Catholic Governance Must Change
The scope of clerical sexual abuse and coverup is worse than we imagined. Decades of pain and suffering endured by Catholic victims of clergy sex abuse now call us to repent and to reform.
The National Lay Review Board and investigators in the John Jay College of Criminal Justice in New York are to be commended for an extraordinarily honest, thorough and exhaustive investigation and for affirming the thousands of innocent priests who have also suffered greatly in the past two years.
It is also commendable that the Review Board Report named lack of episcopal accountability as a cause of the current crisis and recommended greater use of “fraternal correction,” increased lay consultation in the selection of pastoral bishops, and an in depth study of mandatory celibacy.
Faithful lay Catholics underwrite the Church’s mission. They are now being asked to pay for a scandal of unprecedented proportion which they neither created nor had knowledge of. Yet justice and compassion compel us compensate victims appropriately if we are to ever heal both victims and ourselves.
Many want to get this issue behind us.
However, there is no guarantee that clerical abuse and cover ups will not occur again if underlying problems in Roman Catholic Church governance are not addressed.
There are no structures in the Catholic Church that require Bishops to be accountable to the laity they serve. Ordinary Catholics have no power to remove Bishops who covered over criminal behavior and knowingly transferred priest perpetrators. Neither have we power to help monitor and select our leaders. Bishops are accountable only to the Pope. Since the Pope cannot possibly oversee every Bishop and diocese in the world, some Bishops can in practice be accountable to no one.
We need a system of checks and balances in the Church which allows diverse perspectives to be heard and provides due process for redress of grievances such as malfeasance in office.

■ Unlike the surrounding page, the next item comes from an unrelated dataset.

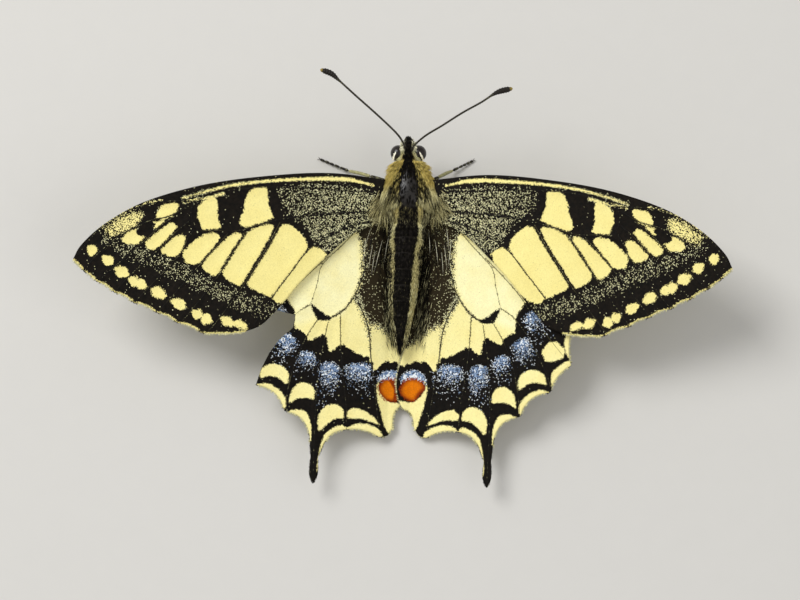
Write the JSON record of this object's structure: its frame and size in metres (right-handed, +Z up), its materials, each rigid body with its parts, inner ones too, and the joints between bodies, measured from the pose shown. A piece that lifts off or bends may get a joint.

We Catholic laity in this new millennium have our work cut out for us. We must claim full adult ownership and responsibility for our Church...especially since many of our leaders seem to have abandoned theirs.
Already canon lawyers in Europe are talking about the need to have governance in the Church rest on baptism, not on ordination. In this way, all Catholics, including nuns and religious brothers, can find appropriate voice in Church decision making. Clericalism, an important root cause of the present crisis, will necessarily diminish if not disappear.
Of course, distinctions must be made between governance and doctrine. Doctrinal decision making about theological, biblical, canonical and moral issues should remain with those who have the specialized call, training and preparation. Yet even these decisions should not only be made by ordained priests. An increasing number of lay Catholics also have excellent and comparable preparation. These married and single women and men could both balance and broaden male celibate decision making. This can only strengthen our Catholic community.
Church governance should include lay representative bodies to help select and approve both bishops and pastors. Catholic laity should help elect the Pope. Maybe we could create a College of Laity along with the College of Cardinals.
It is true that these issues are difficult and complex. Yet there are calls from Cardinals and Bishops all over the world for a new Church Council and decentralization in Church decision- making. Any new Council or decentralized structure, should necessarily have lay theological and biblical experts as well as ordained ones. It must also include lay leaders selected from all spectrums of our richly diverse worldwide Catholic community.
It is past time to admit that the present governance structure of the Catholic Church is fatally flawed.
Some will object quoting Matthew 16: 18-20 “You are Peter and upon this rock I will build my Church.” They overlook Matthew 18: 15-18 where Jesus also gives the power to bind and loose to the Christian community. The community’s spiritual authority is a
necessary balance to Peter’s.
Perhaps the only good thing to come from this worldwide scandal is that ordinary Catholics are realizing that if we are not part of the solution we contribute to the problem.
If papal and by extension, episcopal, power is to be exercised appropriately, it must be balanced by power exercised by the community of believers. Catholicism will not be set right until an appropriate balance is built into Church governance structures.
If we are to not only survive but thrive, Catholic lay people must take their rightful places as the living stones upon which Christ also builds the Church.